Le roman de Kirmen Uribe mérite déjà l'attention parce que les traductions d'auteurs basques sont rares. Or, basque ou pas, ici ce n'est pas l'essentiel vu que la réussite de ce livre passe principalement par son originalité formelle.
« Devais-je inventer des noms fictifs ou apparaîtrais-je en tant que narrateur du roman ? » Sans recourir (semble-t-il) à l'auto-fiction, Kirmen Uribe se met en scène jusque dans son ambition. « J'expliquai à Fiona mon projet de roman. L'idée avait pris forme et finalement elle se structurait autour d'un vol entre Bilbao et New York. Le défi consistait à parler de trois générations différentes d'une même famille, sans revenir au roman du XIXe siècle... » L'originalité ne provient pas tant de lettres manuscrites, d'extraits du journal d'un jeune garçon, et de la transcription de courriers électroniques que d'une narration qui s'inspire du kaléidoscope. À première vue on pourrait croire que tout procède d'un vaste coq-à-l'âne, mais en réalité l'auteur tisse sa toile.
Or donc, le père et Liborio le grand-père étaient marins. Par anecdotes successives dispersées dans l'ouvrage, on voit celui-là commander un chalutier au large de l'Écosse, dans les parages de Saint-Kilda, — épisode documenté par un voyage à Stornoway sur l'île Lewis — et celui-ci pécher avec Les Deux Amis dans les eaux cantabriques et revenir à Ondarroa, où plus qu'ailleurs la pêche s'enfonce dans la crise. Le thème de l'anneau d'or s'avance alors pour illustrer l'histoire de la pêche côtière. Le père du narrateur perd son alliance à la pêche. Il ramène du poisson à la maison. Son épouse découvre l'alliance « dans les viscères d'un merlu » en préparant le repas... Le narrateur en a fait une poésie et de là on rebondit vers d'autres considérations littéraires.

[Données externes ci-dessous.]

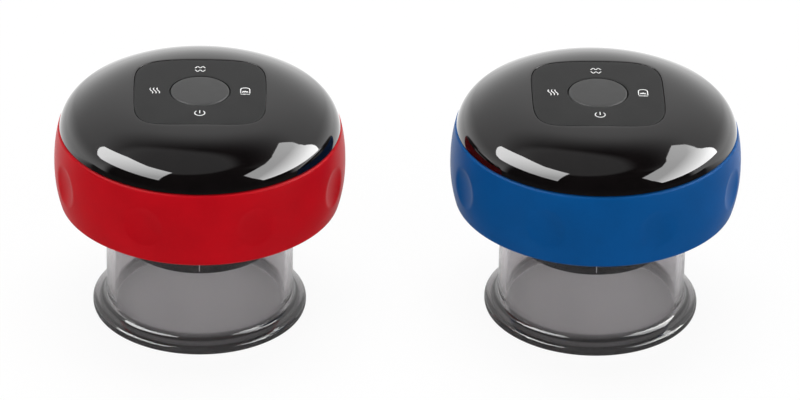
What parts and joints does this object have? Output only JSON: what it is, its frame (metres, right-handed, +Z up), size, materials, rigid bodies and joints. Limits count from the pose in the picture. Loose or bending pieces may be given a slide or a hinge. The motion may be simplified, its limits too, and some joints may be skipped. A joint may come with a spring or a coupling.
{
  "type": "massage cup set",
  "caption": "Pair of mushroom-shaped electric cupping massagers: palm-sized pump heads with dimpled grip rings and soft key pads, locked on clear suction cups.",
  "frame": {"origin": "on the table, midway between the two cups' centres", "axes": "+Z up, +X from the red device to the blue one, -Y towards the front, where the power key is"},
  "size_m": [0.2172, 0.092, 0.0769],
  "materials": {
    "clear_cup": "gloss",
    "silicone": "matte",
    "black_housing": "satin",
    "aluminium_plate": "satin",
    "circuit_board": "satin",
    "foam": "matte",
    "nylon": "satin",
    "cell_wrap": "satin",
    "steel": "satin",
    "black_rubber": "matte",
    "gloss_dome": "gloss",
    "pad_silicone": "matte",
    "button_grey": "satin",
    "red_grip": "matte",
    "blue_grip": "matte"
  },
  "bodies": {
    "cups": {"red_cup": "clear_cup", "blue_cup": "clear_cup"},
    "red_seal": {"red_cup_seal": "silicone"},
    "red_head": {"red_base_plate": "black_housing", "red_heat_plate": "aluminium_plate", "red_lamp_board": "circuit_board", "red_filter_plug": "foam", "red_air_manifold": "nylon", "red_air_hose": "silicone", "red_chassis": "black_housing", "red_battery_cell": "cell_wrap", "red_pump_motor": "steel", "red_pump_head": "nylon", "red_pump_diaphragm": "black_rubber", "red_pump_cap": "black_housing", "red_release_valve": "steel", "red_charge_board": "circuit_board", "red_usb_port": "steel", "red_key_board": "circuit_board", "red_grip_ring": "red_grip", "red_dome_cover": "gloss_dome", "red_key_pad": "pad_silicone"},
    "red_button": {"red_centre_button": "button_grey"},
    "red_rotor": {"red_pump_rotor": "steel"},
    "red_plunger": {"red_valve_plunger": "steel"},
    "red_suction_pin": {"red_key_pin_suction": "nylon"},
    "red_mode_pin": {"red_key_pin_mode": "nylon"},
    "red_heat_pin": {"red_key_pin_heat": "nylon"},
    "red_power_pin": {"red_key_pin_power": "nylon"},
    "blue_seal": {"blue_cup_seal": "silicone"},
    "blue_head": {"blue_base_plate": "black_housing", "blue_heat_plate": "aluminium_plate", "blue_lamp_board": "circuit_board", "blue_filter_plug": "foam", "blue_air_manifold": "nylon", "blue_air_hose": "silicone", "blue_chassis": "black_housing", "blue_battery_cell": "cell_wrap", "blue_pump_motor": "steel", "blue_pump_head": "nylon", "blue_pump_diaphragm": "black_rubber", "blue_pump_cap": "black_housing", "blue_release_valve": "steel", "blue_charge_board": "circuit_board", "blue_usb_port": "steel", "blue_key_board": "circuit_board", "blue_grip_ring": "blue_grip", "blue_dome_cover": "gloss_dome", "blue_key_pad": "pad_silicone"},
    "blue_button": {"blue_centre_button": "button_grey"},
    "blue_rotor": {"blue_pump_rotor": "steel"},
    "blue_plunger": {"blue_valve_plunger": "steel"},
    "blue_suction_pin": {"blue_key_pin_suction": "nylon"},
    "blue_mode_pin": {"blue_key_pin_mode": "nylon"},
    "blue_heat_pin": {"blue_key_pin_heat": "nylon"},
    "blue_power_pin": {"blue_key_pin_power": "nylon"}
  },
  "joints": [
    {"name": "red_head_lift", "type": "slide", "parent": "cups", "child": "red_seal", "axis": [0, 0, 1], "range_m": [0, 0.022]},
    {"name": "red_head_turn", "type": "hinge", "parent": "red_seal", "child": "red_head", "pos_m": [-0.0626, 0, 0.0403], "axis": [0, 0, -1], "range_deg": [0, 54]},
    {"name": "red_button_press", "type": "slide", "parent": "red_head", "child": "red_button", "axis": [0, 0, -1], "range_m": [0, 0.0006], "stiffness_N_per_m": 1500, "springref_m": -0.0006},
    {"name": "red_suction_press", "type": "slide", "parent": "red_head", "child": "red_suction_pin", "axis": [0, 0, -1], "range_m": [0, 0.00025], "stiffness_N_per_m": 1500, "springref_m": -0.0003},
    {"name": "red_mode_press", "type": "slide", "parent": "red_head", "child": "red_mode_pin", "axis": [0, 0, -1], "range_m": [0, 0.00025], "stiffness_N_per_m": 1500, "springref_m": -0.0003},
    {"name": "red_heat_press", "type": "slide", "parent": "red_head", "child": "red_heat_pin", "axis": [0, 0, -1], "range_m": [0, 0.00025], "stiffness_N_per_m": 1500, "springref_m": -0.0003},
    {"name": "red_power_press", "type": "slide", "parent": "red_head", "child": "red_power_pin", "axis": [0, 0, -1], "range_m": [0, 0.00025], "stiffness_N_per_m": 1500, "springref_m": -0.0003},
    {"name": "red_pump_spin", "type": "hinge", "parent": "red_head", "child": "red_rotor", "pos_m": [-0.0656, -0.01702, 0.0547], "axis": [1, 0, 0], "continuous": true},
    {"name": "red_valve_pull", "type": "slide", "parent": "red_head", "child": "red_plunger", "axis": [0, 0, -1], "range_m": [0, 0.0011], "stiffness_N_per_m": 400, "springref_m": -0.001},
    {"name": "blue_head_lift", "type": "slide", "parent": "cups", "child": "blue_seal", "axis": [0, 0, 1], "range_m": [0, 0.022]},
    {"name": "blue_head_turn", "type": "hinge", "parent": "blue_seal", "child": "blue_head", "pos_m": [0.0626, 0, 0.0403], "axis": [0, 0, -1], "range_deg": [0, 54]},
    {"name": "blue_button_press", "type": "slide", "parent": "blue_head", "child": "blue_button", "axis": [0, 0, -1], "range_m": [0, 0.0006], "stiffness_N_per_m": 1500, "springref_m": -0.0006},
    {"name": "blue_suction_press", "type": "slide", "parent": "blue_head", "child": "blue_suction_pin", "axis": [0, 0, -1], "range_m": [0, 0.00025], "stiffness_N_per_m": 1500, "springref_m": -0.0003},
    {"name": "blue_mode_press", "type": "slide", "parent": "blue_head", "child": "blue_mode_pin", "axis": [0, 0, -1], "range_m": [0, 0.00025], "stiffness_N_per_m": 1500, "springref_m": -0.0003},
    {"name": "blue_heat_press", "type": "slide", "parent": "blue_head", "child": "blue_heat_pin", "axis": [0, 0, -1], "range_m": [0, 0.00025], "stiffness_N_per_m": 1500, "springref_m": -0.0003},
    {"name": "blue_power_press", "type": "slide", "parent": "blue_head", "child": "blue_power_pin", "axis": [0, 0, -1], "range_m": [0, 0.00025], "stiffness_N_per_m": 1500, "springref_m": -0.0003},
    {"name": "blue_pump_spin", "type": "hinge", "parent": "blue_head", "child": "blue_rotor", "pos_m": [0.0596, -0.01702, 0.0547], "axis": [1, 0, 0], "continuous": true},
    {"name": "blue_valve_pull", "type": "slide", "parent": "blue_head", "child": "blue_plunger", "axis": [0, 0, -1], "range_m": [0, 0.0011], "stiffness_N_per_m": 400, "springref_m": -0.001}
  ]
}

C'est une famille où l'on parle la langue basque et Liborio Uribe, qui ne connaissait qu'elle, répondit aux questions intéressées d'un lexicographe. Voyageant à l'étranger, le narrateur est remarqué pour la langue qu'il pratique tout en la reconnaissant comme « marginale ». Une collègue poétesse ose cette comparaison : « Votre langue ressemble à la carte au trésor (…). Si tu fais abstraction du reste des lettres pour ne regarder que les x, on dirait qu'ils te montrent le chemin vers le trésor. »
Les anecdotes sur les membres de la famille et leurs relations habituelles ou occasionnelles illustrent aussi toute une époque. Après le règne d'Alphonse XIII, viennent la seconde république, la guerre, le franquisme... Le monde des arts se glisse dans le roman, en particulier avec le peintre Aurelio Arteta, actif dans les premières années du XXe siècle et qui après avoir dirigé le musée des Beaux-Arts de Bilbao s'exila pour le Mexique en 1940. (Une de ses œuvres est reproduite aux pages 20-21). Pour le lycée de cette ville construit par son ami l'architecte Bastida il peignit un portrait d'Alphonse XIII. Quelques années passent et plus trace du tableau : un portrait de Franco avait été barbouillé par-dessus, on s'en apercevra après le retour de la démocratie...
Avec ce livre qui se parcourt comme en flânant, sans rencontrer de difficultés malgré la multitude de sujets, graves comme légers, et de personnages que l'on croise au Pays Basque en Écosse ou aux Etats-Unis, vient un sentiment de bonheur de lecture : rien d'étonnant si l'ouvrage a été couronné d'un prestigieux prix littéraire en Espagne. Par ailleurs il n'est pas interdit de rapprocher cet ouvrage de Dans un avion pour Caracas, de Charles Dantzig.
• Kirmen Uribe. Bilbao-New York-Bilbao. Traduit par Gersende Camenen. Gallimard, 2012, 233 pages (Seix Barral, 2009). La traduction française a été établie à partir de l'édition en castillan.